On Fri, Jan 8, 2010 at 9:58 AM, Robert Bradshaw
<rober...@math.washington.edu> wrote:
> On Jan 8, 2010, at 7:02 AM, Dag Sverre Seljebotn wrote:
>
>> On Fri, 2010-01-08 at 06:51 -0800, dimpase wrote:
>>>
>>> On Jan 8, 9:59 pm, kcrisman <kcris...@gmail.com> wrote:
>>>>>
>>>>> no, it doesn't give you *any* reasonable figures, at all!
>>>>> In fact, I am sure lots of people (a vast majority) are running Cygwin
>>>>> (or Mingw - a clone of Cygwin) apps on their Windows boxes without
>>>>> even realising this. Cygwin works quietly behind the scenes here.
>>>>
>>>> That is very interesting.  When you say "a vast majority", can you
>>>> give an example of a specific application people are using?  That
>>>> could be good to know about.
>>>
>>> a good and relevant to Sage example is GAP (which is also available
>>> from within Sage)
>>> A binary distribution of GAP for Windows consists (apart from the
>>> common to all platforms code in GAP language etc) of an executable
>>> built in Cygwin environment and linked against the Cygwin DLL, and the
>>> latter DLL itself (and a DOS batch file to start the thing up).
>>> That's all you need to run GAP on Windows, no  fullblown Cygwin
>>> environment is needed.
>>> (you can try it yourself: www.gap-system.org)
>>>>
>>>> Also, from earlier in the discussion it sounded like it was possible
>>>> to make Sage-Cygwin be a one-step download, e.g.
>>>>
>>>> 1. Download sage-cygwin.msi
>>>> 2. Double click and click through an install process
>>>> 3. Click the icon for sage-cygwin and begin using Sage
>>>>
>>>> If that is possible, that would be fantastic.  Up to now my
>>>> understanding was that one first had to download Cygwin and install/
>>>> configure it, then download the Sage install and hope that it
>>>> cooperated with Cygwin on one's computer.
>>>
>>> no, I don't see any reason for this being impossible (see above). GAP
>>> is basically like this, although it's packaged using zip...
>>
>> Well Sage is a bit different than this because you'd want the full set
>> of tools for easy porting of SPKGs -- bash, tar, make, gcc, ...
>>
>> But they are just a few extra .exe files, really. There's likely no
>> reason they couldn't be bundled with a Sage one-click  installer and
>> installed inside the sage /local/bin directory. There's no reason the
>> user would need to ever see those tools unless one were debugging SPKG
>> build failures etc. -- "!cmd" could always be manually redirected to
>> Windows cmd.exe.
>>
>> For the more ambitious one could move away from SPKGs and find a fancier
>> package solution with Windows compatability, leaving the DLL as the only
>> trace of Cygwin (I don't really see the point though -- Cygwin is pretty
>> small compared to a lot of the other stuff bundled with Sage!)
>
> For the record, this was already tried (using a combination of .bat files
> and standalone javascript). The problem is that even fewer people
> understood/were familiar with this build system than the dead-simple spkg
> one, and it was Windows-only and had to be maintained completely separately.
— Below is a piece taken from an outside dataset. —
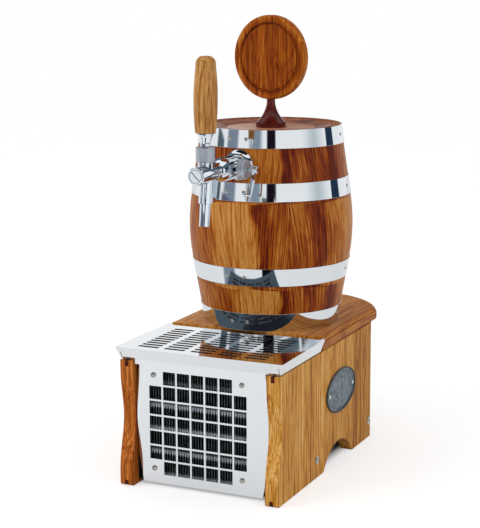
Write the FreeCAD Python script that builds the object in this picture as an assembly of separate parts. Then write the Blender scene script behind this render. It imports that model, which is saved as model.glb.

> Given the amount of other stuff that needs to be bundled, we might as well
> get the whole thing. (Could it be completely separate from an existing
> Cygwin, or is there only room for one Cygwin on a computer?) Also, as
> mentioned %cython in the notebook couldn't work without gcc.
>

An arbitrary number of Cygwin's can happily coexist.  This is a brand
new feature of the newest version of Cygwin.